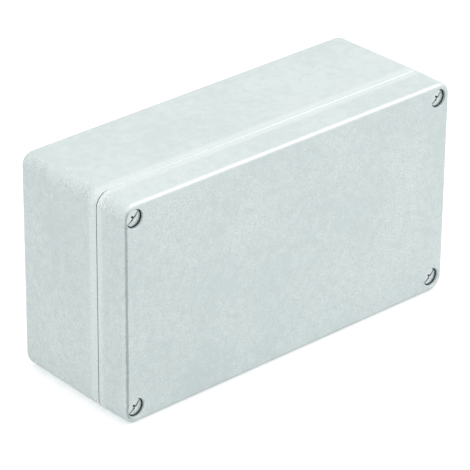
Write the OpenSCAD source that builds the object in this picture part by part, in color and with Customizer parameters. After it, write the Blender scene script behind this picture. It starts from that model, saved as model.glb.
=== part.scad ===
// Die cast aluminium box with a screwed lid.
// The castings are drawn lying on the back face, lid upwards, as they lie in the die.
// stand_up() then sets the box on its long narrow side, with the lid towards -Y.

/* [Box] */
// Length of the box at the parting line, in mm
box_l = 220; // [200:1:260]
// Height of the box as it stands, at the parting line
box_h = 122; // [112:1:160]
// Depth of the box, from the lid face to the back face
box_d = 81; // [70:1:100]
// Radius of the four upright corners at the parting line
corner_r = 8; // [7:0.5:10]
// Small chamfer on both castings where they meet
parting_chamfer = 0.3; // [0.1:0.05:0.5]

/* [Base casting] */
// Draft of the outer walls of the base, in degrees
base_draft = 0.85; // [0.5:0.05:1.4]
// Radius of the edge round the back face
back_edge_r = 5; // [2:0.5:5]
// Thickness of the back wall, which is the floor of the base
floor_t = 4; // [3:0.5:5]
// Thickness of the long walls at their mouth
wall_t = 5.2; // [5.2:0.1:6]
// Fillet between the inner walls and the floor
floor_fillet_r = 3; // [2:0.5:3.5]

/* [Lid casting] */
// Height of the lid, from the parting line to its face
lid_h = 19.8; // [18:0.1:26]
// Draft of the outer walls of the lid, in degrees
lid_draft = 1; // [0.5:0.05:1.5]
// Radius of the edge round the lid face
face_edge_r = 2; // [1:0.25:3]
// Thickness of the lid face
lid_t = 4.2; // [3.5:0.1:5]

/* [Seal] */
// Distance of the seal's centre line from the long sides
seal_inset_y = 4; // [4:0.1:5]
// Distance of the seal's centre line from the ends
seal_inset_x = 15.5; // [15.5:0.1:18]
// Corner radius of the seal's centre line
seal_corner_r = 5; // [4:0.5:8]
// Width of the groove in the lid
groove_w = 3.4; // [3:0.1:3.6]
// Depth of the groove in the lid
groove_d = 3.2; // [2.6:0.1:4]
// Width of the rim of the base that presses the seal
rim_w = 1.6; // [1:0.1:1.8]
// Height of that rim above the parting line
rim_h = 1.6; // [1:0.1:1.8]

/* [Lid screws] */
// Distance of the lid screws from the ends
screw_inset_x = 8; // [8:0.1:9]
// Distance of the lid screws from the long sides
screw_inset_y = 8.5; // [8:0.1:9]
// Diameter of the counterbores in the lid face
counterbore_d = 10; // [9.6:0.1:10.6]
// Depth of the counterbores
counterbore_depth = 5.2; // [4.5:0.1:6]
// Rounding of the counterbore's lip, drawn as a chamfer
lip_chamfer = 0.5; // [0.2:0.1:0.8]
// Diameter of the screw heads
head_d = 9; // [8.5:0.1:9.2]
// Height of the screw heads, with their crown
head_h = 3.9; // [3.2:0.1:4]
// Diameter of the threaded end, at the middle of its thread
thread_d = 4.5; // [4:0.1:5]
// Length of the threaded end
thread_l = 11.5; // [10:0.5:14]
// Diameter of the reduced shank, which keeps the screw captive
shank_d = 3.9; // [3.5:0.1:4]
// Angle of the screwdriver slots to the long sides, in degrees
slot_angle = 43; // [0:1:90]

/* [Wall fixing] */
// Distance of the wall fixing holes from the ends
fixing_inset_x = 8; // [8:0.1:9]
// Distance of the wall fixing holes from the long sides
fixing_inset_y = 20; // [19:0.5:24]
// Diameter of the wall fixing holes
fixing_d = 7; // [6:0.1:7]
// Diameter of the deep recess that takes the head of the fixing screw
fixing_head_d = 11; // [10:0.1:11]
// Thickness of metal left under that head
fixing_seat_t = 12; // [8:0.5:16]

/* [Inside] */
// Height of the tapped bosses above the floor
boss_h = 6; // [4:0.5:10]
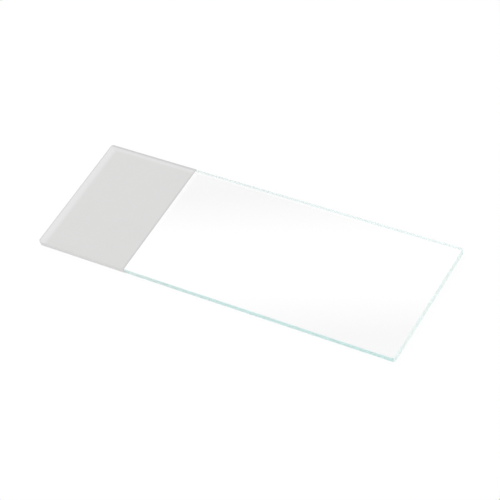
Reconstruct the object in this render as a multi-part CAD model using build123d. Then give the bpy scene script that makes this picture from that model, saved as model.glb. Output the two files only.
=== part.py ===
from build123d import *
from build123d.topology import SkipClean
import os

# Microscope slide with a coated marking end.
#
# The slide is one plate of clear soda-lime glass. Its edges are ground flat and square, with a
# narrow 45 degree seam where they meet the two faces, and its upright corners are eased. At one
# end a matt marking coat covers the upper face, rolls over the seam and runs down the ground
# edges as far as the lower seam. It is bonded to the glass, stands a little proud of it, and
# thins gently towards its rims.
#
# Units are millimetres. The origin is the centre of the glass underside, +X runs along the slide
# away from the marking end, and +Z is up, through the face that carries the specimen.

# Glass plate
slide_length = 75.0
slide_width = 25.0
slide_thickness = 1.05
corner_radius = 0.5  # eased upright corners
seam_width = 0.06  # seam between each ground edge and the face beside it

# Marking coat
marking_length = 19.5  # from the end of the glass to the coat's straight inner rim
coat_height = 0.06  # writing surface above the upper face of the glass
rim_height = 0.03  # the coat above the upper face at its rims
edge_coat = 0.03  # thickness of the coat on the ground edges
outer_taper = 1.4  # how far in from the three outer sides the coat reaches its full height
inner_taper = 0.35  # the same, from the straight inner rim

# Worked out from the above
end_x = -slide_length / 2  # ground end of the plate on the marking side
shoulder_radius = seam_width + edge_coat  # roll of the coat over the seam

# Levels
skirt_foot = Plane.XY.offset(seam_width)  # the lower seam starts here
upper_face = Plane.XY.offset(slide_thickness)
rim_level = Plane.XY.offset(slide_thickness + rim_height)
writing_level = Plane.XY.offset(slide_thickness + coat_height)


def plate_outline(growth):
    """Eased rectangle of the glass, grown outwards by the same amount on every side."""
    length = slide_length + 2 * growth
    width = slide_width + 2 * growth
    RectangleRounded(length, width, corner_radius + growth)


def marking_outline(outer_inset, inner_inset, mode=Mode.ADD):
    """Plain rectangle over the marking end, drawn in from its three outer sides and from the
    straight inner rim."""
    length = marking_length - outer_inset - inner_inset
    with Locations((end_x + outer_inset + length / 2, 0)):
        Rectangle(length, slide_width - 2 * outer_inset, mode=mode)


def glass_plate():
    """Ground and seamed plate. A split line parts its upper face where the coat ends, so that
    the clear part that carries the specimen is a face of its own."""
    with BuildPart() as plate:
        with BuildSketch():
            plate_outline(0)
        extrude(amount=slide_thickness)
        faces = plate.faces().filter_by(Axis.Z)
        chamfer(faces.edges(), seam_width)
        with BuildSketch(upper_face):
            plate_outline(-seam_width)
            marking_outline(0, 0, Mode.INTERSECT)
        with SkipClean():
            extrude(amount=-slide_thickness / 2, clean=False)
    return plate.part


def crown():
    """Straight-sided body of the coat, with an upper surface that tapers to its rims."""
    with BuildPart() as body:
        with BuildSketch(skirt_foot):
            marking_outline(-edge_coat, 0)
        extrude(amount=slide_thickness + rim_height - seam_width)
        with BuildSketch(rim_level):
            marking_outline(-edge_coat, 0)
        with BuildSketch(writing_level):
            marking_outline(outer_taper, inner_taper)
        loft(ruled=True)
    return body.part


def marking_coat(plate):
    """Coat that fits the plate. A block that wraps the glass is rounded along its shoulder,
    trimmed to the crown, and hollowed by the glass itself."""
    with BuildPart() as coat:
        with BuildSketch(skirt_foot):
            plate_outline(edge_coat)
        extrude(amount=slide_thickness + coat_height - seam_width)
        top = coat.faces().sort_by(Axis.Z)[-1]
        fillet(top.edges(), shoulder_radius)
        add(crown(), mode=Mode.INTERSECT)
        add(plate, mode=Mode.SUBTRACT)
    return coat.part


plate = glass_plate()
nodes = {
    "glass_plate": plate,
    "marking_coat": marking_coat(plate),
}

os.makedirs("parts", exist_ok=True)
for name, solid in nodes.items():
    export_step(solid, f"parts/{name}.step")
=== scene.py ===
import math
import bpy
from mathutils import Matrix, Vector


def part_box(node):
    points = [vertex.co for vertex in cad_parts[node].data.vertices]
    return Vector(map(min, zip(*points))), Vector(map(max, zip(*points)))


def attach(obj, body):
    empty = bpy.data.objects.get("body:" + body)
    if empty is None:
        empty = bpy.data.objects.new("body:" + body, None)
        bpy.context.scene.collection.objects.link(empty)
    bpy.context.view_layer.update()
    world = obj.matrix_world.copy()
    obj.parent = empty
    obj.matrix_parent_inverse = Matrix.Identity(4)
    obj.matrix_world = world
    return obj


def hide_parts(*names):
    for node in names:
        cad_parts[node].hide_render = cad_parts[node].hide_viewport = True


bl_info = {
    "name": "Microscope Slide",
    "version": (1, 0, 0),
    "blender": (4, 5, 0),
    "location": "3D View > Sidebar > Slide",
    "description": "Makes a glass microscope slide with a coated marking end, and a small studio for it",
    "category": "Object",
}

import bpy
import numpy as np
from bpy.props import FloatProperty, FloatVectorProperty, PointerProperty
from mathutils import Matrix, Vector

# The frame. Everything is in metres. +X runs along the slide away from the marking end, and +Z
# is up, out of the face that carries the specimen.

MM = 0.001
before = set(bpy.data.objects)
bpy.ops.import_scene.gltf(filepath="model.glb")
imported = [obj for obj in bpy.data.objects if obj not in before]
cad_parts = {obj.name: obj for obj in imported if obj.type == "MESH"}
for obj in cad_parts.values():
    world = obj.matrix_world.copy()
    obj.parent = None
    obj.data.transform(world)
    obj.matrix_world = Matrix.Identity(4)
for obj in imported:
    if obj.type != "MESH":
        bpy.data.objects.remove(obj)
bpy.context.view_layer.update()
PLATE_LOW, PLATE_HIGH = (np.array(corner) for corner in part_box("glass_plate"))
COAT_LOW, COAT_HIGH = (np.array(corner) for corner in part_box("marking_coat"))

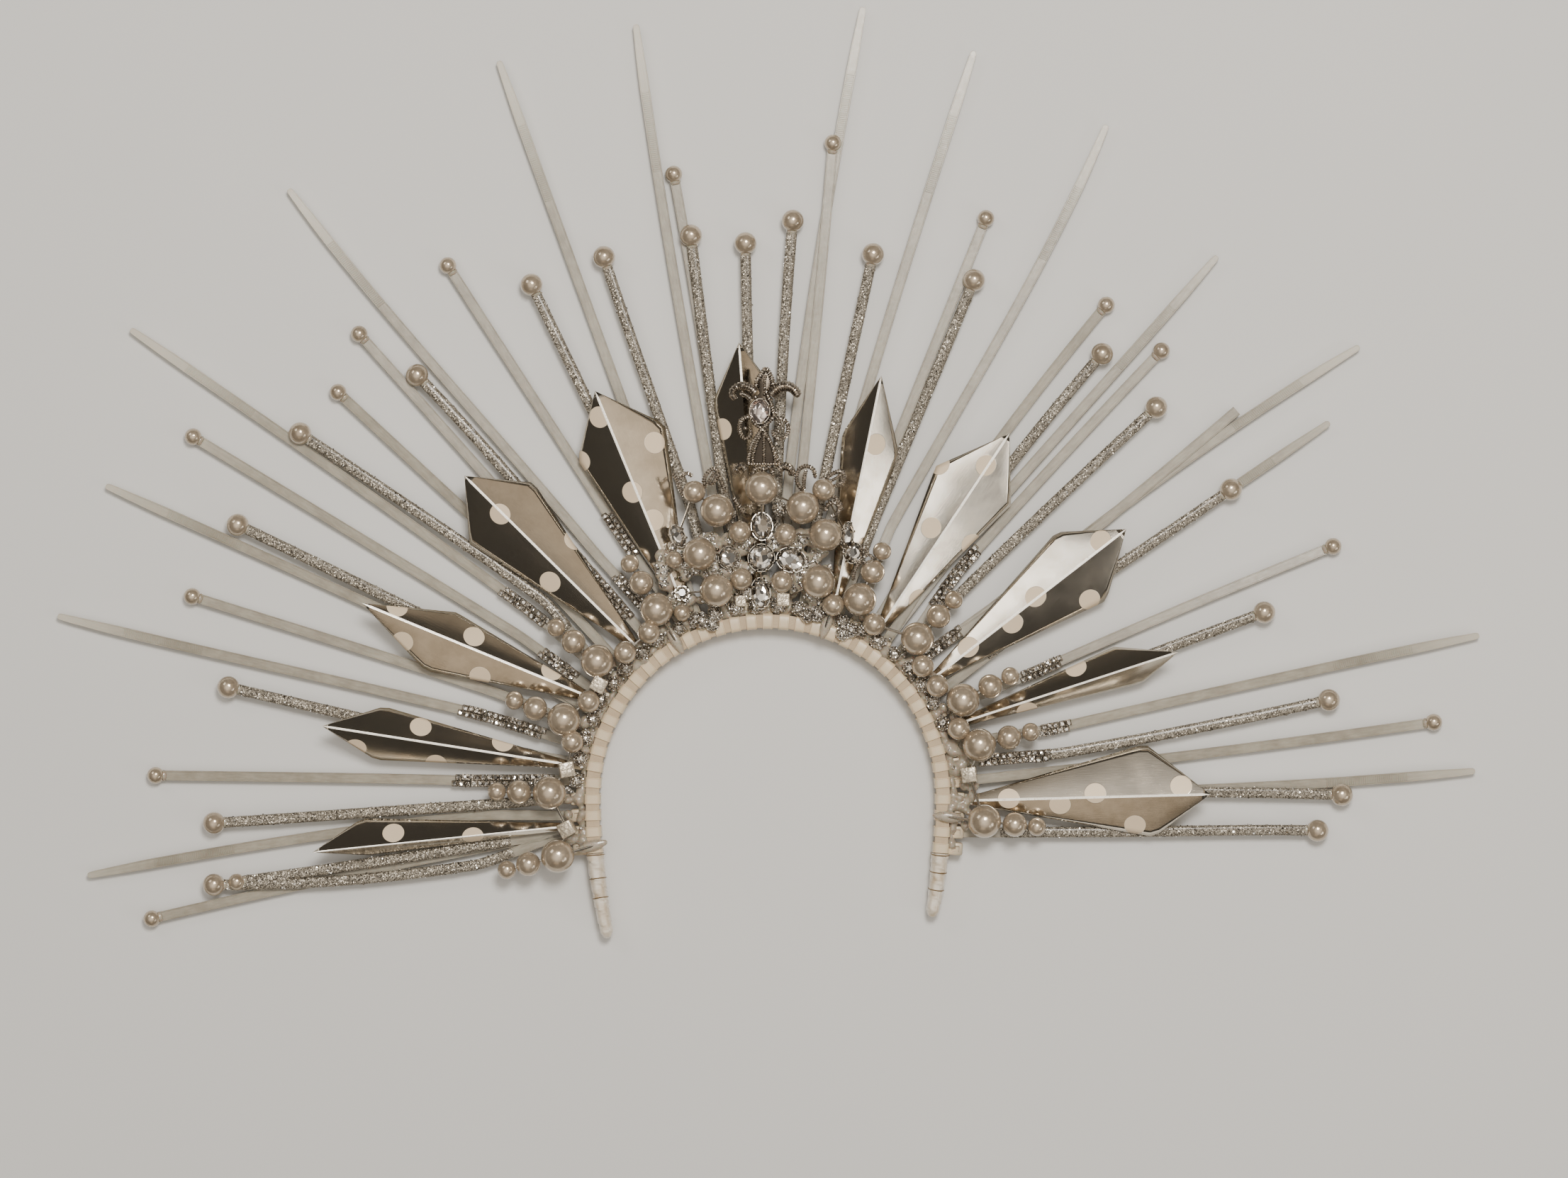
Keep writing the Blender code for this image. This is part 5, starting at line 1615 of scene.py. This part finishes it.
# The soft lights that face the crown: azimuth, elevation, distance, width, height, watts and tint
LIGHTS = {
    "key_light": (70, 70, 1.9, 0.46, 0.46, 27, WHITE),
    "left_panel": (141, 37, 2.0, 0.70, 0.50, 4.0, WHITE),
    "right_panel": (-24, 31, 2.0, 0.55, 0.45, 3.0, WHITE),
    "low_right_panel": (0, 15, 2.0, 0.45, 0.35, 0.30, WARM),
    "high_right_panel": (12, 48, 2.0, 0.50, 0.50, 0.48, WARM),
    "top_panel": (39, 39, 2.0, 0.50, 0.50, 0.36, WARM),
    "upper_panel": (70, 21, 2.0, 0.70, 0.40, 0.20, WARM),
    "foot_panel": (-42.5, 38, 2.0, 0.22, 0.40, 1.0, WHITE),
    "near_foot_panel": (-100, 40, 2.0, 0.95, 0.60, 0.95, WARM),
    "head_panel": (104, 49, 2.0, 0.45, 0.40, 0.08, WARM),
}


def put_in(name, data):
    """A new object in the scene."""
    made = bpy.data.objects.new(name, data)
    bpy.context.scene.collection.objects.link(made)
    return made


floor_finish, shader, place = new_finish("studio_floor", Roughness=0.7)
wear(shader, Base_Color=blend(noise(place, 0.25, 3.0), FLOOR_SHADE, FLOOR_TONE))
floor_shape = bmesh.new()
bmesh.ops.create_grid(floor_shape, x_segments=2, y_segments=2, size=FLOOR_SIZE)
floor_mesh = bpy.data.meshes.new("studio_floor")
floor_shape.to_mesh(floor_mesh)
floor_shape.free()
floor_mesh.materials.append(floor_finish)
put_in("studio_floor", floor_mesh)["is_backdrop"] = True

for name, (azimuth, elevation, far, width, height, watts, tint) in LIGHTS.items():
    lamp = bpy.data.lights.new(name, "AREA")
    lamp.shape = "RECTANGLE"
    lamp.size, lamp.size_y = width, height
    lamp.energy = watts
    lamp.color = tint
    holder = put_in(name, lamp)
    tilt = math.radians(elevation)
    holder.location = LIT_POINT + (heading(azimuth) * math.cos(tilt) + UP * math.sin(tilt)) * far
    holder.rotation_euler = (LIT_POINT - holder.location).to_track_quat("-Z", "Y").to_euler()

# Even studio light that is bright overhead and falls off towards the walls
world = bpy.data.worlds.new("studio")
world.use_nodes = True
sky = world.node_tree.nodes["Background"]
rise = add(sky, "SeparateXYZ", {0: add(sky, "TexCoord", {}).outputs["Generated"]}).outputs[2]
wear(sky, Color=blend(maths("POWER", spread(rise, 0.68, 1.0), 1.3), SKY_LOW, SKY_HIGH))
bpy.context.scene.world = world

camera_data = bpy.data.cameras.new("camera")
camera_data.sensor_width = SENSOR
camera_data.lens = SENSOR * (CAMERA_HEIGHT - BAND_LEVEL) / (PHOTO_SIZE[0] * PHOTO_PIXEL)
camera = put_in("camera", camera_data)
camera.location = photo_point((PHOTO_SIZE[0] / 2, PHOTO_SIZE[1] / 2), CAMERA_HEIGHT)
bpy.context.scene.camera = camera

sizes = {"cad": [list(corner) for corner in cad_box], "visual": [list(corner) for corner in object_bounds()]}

---

▶ _WHAT YOU NEED TO DO_:
Repeat, exactly as they stand above, the lines from the line with "plate = glass_plate()" to the line with "bpy.context.scene.collection.objects.link(empty)", both lines included.

▶ _SOLUTION FOR THIS PROBLEM_:
plate = glass_plate()
nodes = {
    "glass_plate": plate,
    "marking_coat": marking_coat(plate),
}

os.makedirs("parts", exist_ok=True)
for name, solid in nodes.items():
    export_step(solid, f"parts/{name}.step")
=== scene.py ===
import math
import bpy
from mathutils import Matrix, Vector


def part_box(node):
    points = [vertex.co for vertex in cad_parts[node].data.vertices]
    return Vector(map(min, zip(*points))), Vector(map(max, zip(*points)))


def attach(obj, body):
    empty = bpy.data.objects.get("body:" + body)
    if empty is None:
        empty = bpy.data.objects.new("body:" + body, None)
        bpy.context.scene.collection.objects.link(empty)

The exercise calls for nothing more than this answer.